The word "u've'kutzr'chem" is also the acronym of 'u'vekatzir Chem ('Chaf' 'Mem' - sixty), a hint that the Shi'ur Pe'ah is one sixti'eth, says the Ba'al ha'Turim. And he reinforces this by pointing out that the Gematriyah of "lo sechaleh" is equivalent to - 'ha'Pe'ah hu echad mi'shishim' (The Shi'ur of Pe'ah is one sixti'eth).

The Ba'al ha'Turim points out that the word 'Katzir' (or a derivative thereof) appears four times in this Pasuk, to preclude from the Din of Pe'ah - 1. a field that is harvested by robbers; 2. a field whose crops are gnawed by ants; 3. a field that has been destroyed by storm-winds and 4. a field whose crops have been devoured by animals.

The Mitzvah of Pe'ah is followed by the command "Lo tignovu" ('Do not steal!' [in the plural]) - a warning to the owner of the field not to take what belongs to the poor, and a warning to the poor man not to take what he is not entitled to, the Ba'al ha'Turim explains. For example, what we learned in the Mishnah in Pe'ah - 'Two grains are Leket (which a poor man is authorized to take); three is not Leket (and he is obliged to leave them where they are)'.

*

"The wages of your hired laborer shall not remain with you overnight … do not curse … " (19:13).

Commenting on the juxtaposition of the two phrases, the Ba'al ha'Turim explains that, even if your employer fails to pay you on time, don't curse him - Take him to Beis-Din!

* * *

THE MITZVOS AND THEIR MEANING
(Adapted from the Seifer ha'Chinuch)

Please bear in mind that the rulings in this article reflect the opinion of the Seifer ha'Chinuch and are not necessarily Halachah.

Mitzvah 212:
To Revere one's Father and Mother

It is a Mitzvah to revere one's parents … in other words, to treat one's parents as one would a person whom one reveres, as the Torah writes in Kedoshim (19:3) "Each man shall revere his father and mother". In defining 'Yir'ah', the Sifra explains that one may not sit their place, speak in their place or contradict their words.

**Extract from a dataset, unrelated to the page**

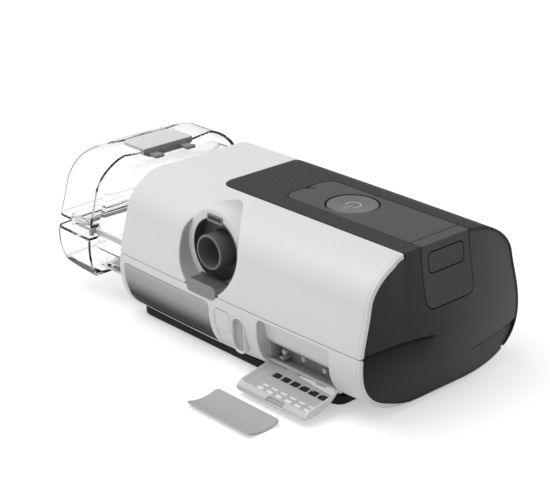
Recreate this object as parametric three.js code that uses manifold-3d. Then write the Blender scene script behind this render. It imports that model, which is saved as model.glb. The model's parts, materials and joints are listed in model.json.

A reason for the Mitzvah … the author already presented in the Mitzvah of 'Honouring one's parents', in Yisro (Mitzvah 33). Some of the Dinim of the Mitzvah … In answer to the question "How far Mora'as Av va'Eim", the Gemara in Kidushin (31a) says that even if one's parents beat him and spit at him, he is not permitted to put them to shame … Nevertheless, the Gemara in Mo'ed Katan (17a) forbids a father to strike his grown-up son, because (since he is prone to retaliate in self-defense), he causes him to transgress the La'av of "Lifnei Iver …" (causing others to sin). Beis-Din may even place in Cherem a father who contravened it … To demonstrate the severity of this Mitzvah, the Gemara there (in Kidushin) states that even if one's parents are (slightly) senile, one should make every effort to treat them with respect to the best of one's ability. If however, their state of mental health becomes unbearable, then one is permitted to leave them and to appoint somebody else to look after them if this is possible … A Mamzer of the child or descendent of parents whose relationship carries with it a Chiyuv Kareis is not exempt from the Mitzvah, even though he is not punishable in the event that he strikes or curses them … The Gemara in Bava Metzi'a (32a) rules that if one's parents issue one a command to transgress any Mitzvah, even if it is only a Mitzvah mi'de'Rabbanan, one is obligated to disobey it … The remaining details of this Mitzvah are to be found in various locations throughout Shas, mainly in Kidushin, it would seem (See also Yoreh Dei'ah Si'man 240).

This Mitzvah applies everywhere and at all times, to both men and women. Anyone who contravenes it and shows them a lack of respect has negated this Mitzvah, unless his father or mother is aware of what one is doing, and gives his consent - due to the principle that 'If a father (or mother) foregoes his Kavod, then his Kavod is indeed foregone!'

Mitzvah 217:
Not to Harvest the Final Corner of One's Field

It is forbidden to harvest all that has been planted. One is obligated to leave a remnant at the edge of the field for the poor, as the Torah writes in Kedoshim (19:9) "Do not finnish the corner of your field to harvest it". This is a La'av ha'nitak la'Asei' (a La'av that is connected to an Asei), as the Torah writes there " … for the poor and the convert you shall leave it". This implies that someone who transgressed and harvested his entire field, he should take the Shi'ur (measure) of Pe'ah and give it to the poor. Min ha'Torah, Pe'ah has no Shi'ur, as we learned in the first Mishnah in Pe'ah; the Chachamim however, fixed the Shi'ir as one sixtieth of the entire crop.

A reason for the Mitzvah and some of its Dinim the author already presented in the Mitzvas Asei (Mitzvah 217).